Through art and play, children are given an opportunity to express their feelings in ways they may not yet have the verbal language for, said MacAulay.
After explaining what counselling is and that the studio is a safe place, children can explore the bins around the room.
"I'll ask a child, 'What's attracting you right now?' They'll usually feel excited about choosing but sometimes, rarely, they're so shut down they just can't," she said.
"Once they make a decision, they move away from day-to-day thinking, they're completely focused on what they're doing and getting in touch with their feelings."
MacAulay said the feeling is hard to articulate, but when a child starts processing, you can actually feel it in the room.
"The difference in here is no one is judging them, it's a safe place," said MacAulay.
The school board has played a big role in supporting mental health in the schools, said MacAulay.
"Administration has been 100-per-cent supportive of the program. It's recognition that emotional needs are important."
It helps other adults working in the school as well.
"It makes a lot of people feel better that they can do something and get help for the kid," said MacAulay.
"It's hard to be faced with high-level needs if you always have that desire to do more. It's a recipe for burnout."

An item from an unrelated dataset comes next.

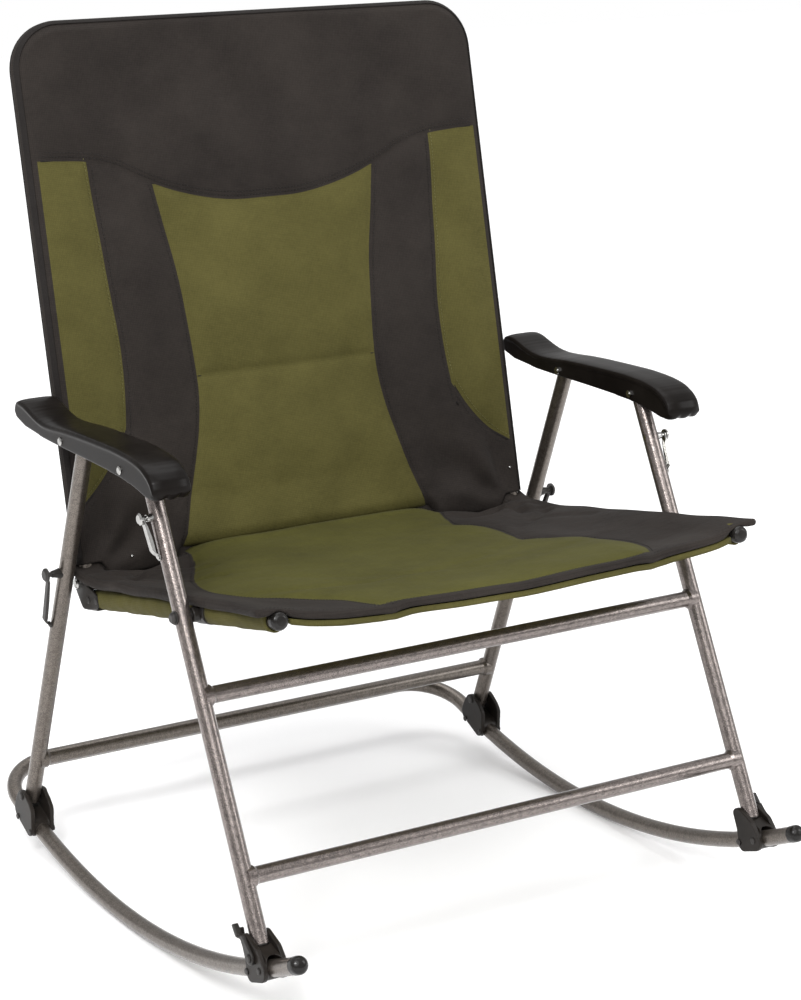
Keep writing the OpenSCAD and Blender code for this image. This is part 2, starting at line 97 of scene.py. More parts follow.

MacAulay was a high school English teacher before leaving to travel and experience the world. When she was close to turning 40, she stumbled into painting and felt the power of it.
"It was like waking up. There was powerful healing to it," said MacAulay.
After researching the art therapy field, MacAulay enrolled in an 18-month program in Vancouver and worked with homeless teens, women from the sex trade and in elementary schools.
It was the elementary-aged individuals who spoke to her the most.
"It was their honest, heartfelt expression," said MacAulay.
"In a therapy experience, that's what will allow them to move forward."
MacAulay said she's lucky to have found a full-time, school-based position in Inuvik and said there is a lot of strength in the community.
"In just the past four years, there has been so much more awareness around mental health," said MacAulay.
"The key thing is to build a positive relationship and to show them there's hope for the future. It lets kids know the world can be a loving place."